- **What this task involves**
Look through the material below and copy exactly the lines from the line with "lower_shell()" to the line with "return tuple(value *", those two lines included.

Collected data:
— Start —

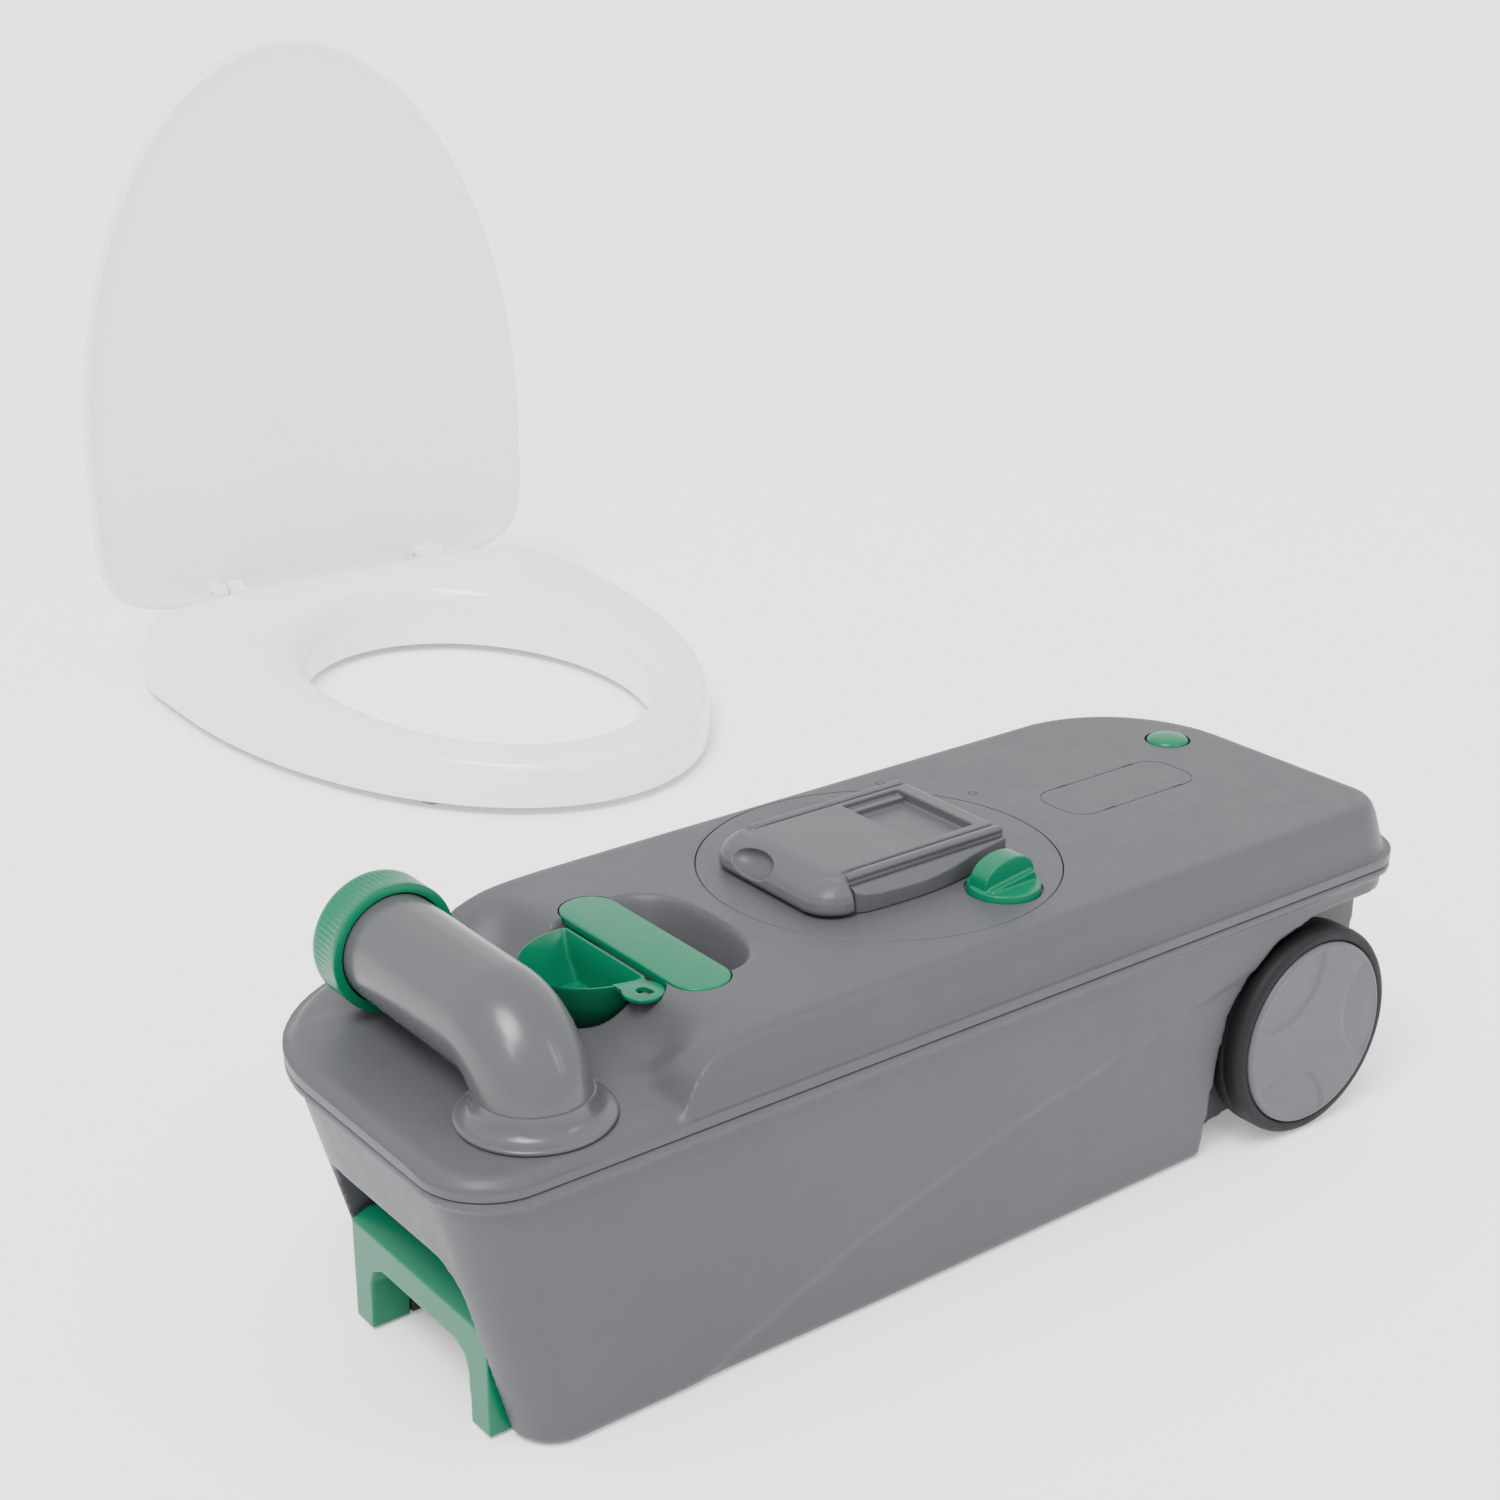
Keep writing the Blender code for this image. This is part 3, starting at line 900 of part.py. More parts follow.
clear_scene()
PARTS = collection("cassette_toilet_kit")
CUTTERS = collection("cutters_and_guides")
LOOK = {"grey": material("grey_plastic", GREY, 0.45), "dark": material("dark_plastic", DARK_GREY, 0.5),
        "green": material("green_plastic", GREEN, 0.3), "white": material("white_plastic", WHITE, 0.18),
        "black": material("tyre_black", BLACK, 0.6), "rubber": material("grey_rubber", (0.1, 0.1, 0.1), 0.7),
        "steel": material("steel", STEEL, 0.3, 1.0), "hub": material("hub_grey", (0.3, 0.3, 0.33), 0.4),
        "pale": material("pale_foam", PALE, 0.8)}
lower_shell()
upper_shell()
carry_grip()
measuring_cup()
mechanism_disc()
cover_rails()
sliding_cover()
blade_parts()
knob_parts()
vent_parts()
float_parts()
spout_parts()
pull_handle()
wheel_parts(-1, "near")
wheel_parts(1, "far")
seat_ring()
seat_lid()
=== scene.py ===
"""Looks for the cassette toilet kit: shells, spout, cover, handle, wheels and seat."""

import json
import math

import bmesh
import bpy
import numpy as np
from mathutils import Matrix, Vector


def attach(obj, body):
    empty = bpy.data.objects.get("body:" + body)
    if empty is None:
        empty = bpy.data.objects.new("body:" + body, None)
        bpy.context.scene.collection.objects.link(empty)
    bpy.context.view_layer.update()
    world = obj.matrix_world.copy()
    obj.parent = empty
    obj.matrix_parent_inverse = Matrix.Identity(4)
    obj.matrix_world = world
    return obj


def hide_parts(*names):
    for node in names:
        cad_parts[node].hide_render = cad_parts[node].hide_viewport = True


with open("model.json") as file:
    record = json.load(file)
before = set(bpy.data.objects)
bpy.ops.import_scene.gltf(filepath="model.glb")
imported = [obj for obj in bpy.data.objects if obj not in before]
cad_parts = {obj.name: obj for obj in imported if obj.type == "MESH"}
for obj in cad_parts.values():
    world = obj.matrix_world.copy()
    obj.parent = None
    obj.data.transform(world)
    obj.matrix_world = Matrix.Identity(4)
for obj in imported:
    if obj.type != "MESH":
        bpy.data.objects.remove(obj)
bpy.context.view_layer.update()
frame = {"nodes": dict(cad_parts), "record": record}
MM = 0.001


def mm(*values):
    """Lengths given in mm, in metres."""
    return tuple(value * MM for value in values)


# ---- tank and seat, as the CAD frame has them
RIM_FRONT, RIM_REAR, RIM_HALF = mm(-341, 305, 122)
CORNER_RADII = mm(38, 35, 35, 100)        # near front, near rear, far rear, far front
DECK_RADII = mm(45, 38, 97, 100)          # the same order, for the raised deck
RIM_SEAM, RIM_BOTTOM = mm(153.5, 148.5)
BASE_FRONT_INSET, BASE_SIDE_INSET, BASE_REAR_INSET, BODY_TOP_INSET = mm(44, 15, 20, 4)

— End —
— Start —

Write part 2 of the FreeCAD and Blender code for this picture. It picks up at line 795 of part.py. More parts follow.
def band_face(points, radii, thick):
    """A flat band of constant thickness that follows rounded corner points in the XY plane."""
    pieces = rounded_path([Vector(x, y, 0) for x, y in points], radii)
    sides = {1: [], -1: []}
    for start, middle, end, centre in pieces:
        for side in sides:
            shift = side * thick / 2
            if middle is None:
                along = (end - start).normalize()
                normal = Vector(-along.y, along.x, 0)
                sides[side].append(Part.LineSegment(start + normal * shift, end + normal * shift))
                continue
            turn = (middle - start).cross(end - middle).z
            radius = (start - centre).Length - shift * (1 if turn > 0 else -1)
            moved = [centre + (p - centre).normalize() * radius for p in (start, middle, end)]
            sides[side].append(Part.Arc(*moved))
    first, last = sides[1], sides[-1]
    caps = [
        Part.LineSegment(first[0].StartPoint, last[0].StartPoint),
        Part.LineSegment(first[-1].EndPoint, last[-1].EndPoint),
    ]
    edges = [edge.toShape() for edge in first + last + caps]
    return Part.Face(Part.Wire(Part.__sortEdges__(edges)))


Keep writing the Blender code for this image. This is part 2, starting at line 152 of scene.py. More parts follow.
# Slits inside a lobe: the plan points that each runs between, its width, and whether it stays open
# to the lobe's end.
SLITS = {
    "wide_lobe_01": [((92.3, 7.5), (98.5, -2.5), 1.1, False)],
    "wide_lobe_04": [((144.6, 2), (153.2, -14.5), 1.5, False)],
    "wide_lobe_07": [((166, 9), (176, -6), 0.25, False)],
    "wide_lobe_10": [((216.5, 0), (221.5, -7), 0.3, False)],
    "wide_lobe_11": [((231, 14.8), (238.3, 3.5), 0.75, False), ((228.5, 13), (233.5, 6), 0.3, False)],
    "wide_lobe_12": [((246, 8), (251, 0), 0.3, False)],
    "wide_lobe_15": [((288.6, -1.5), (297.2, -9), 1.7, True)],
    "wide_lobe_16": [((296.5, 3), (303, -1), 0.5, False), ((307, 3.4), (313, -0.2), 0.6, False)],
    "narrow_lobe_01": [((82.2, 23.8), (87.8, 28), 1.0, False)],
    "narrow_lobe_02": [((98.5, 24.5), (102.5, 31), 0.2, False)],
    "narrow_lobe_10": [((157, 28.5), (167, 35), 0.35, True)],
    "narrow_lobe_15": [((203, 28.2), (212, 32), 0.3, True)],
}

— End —

- **Exercise answer**
lower_shell()
upper_shell()
carry_grip()
measuring_cup()
mechanism_disc()
cover_rails()
sliding_cover()
blade_parts()
knob_parts()
vent_parts()
float_parts()
spout_parts()
pull_handle()
wheel_parts(-1, "near")
wheel_parts(1, "far")
seat_ring()
seat_lid()
=== scene.py ===
"""Looks for the cassette toilet kit: shells, spout, cover, handle, wheels and seat."""

import json
import math

import bmesh
import bpy
import numpy as np
from mathutils import Matrix, Vector


def attach(obj, body):
    empty = bpy.data.objects.get("body:" + body)
    if empty is None:
        empty = bpy.data.objects.new("body:" + body, None)
        bpy.context.scene.collection.objects.link(empty)
    bpy.context.view_layer.update()
    world = obj.matrix_world.copy()
    obj.parent = empty
    obj.matrix_parent_inverse = Matrix.Identity(4)
    obj.matrix_world = world
    return obj


def hide_parts(*names):
    for node in names:
        cad_parts[node].hide_render = cad_parts[node].hide_viewport = True


with open("model.json") as file:
    record = json.load(file)
before = set(bpy.data.objects)
bpy.ops.import_scene.gltf(filepath="model.glb")
imported = [obj for obj in bpy.data.objects if obj not in before]
cad_parts = {obj.name: obj for obj in imported if obj.type == "MESH"}
for obj in cad_parts.values():
    world = obj.matrix_world.copy()
    obj.parent = None
    obj.data.transform(world)
    obj.matrix_world = Matrix.Identity(4)
for obj in imported:
    if obj.type != "MESH":
        bpy.data.objects.remove(obj)
bpy.context.view_layer.update()
frame = {"nodes": dict(cad_parts), "record": record}
MM = 0.001


def mm(*values):
    """Lengths given in mm, in metres."""
    return tuple(value * MM for value in values)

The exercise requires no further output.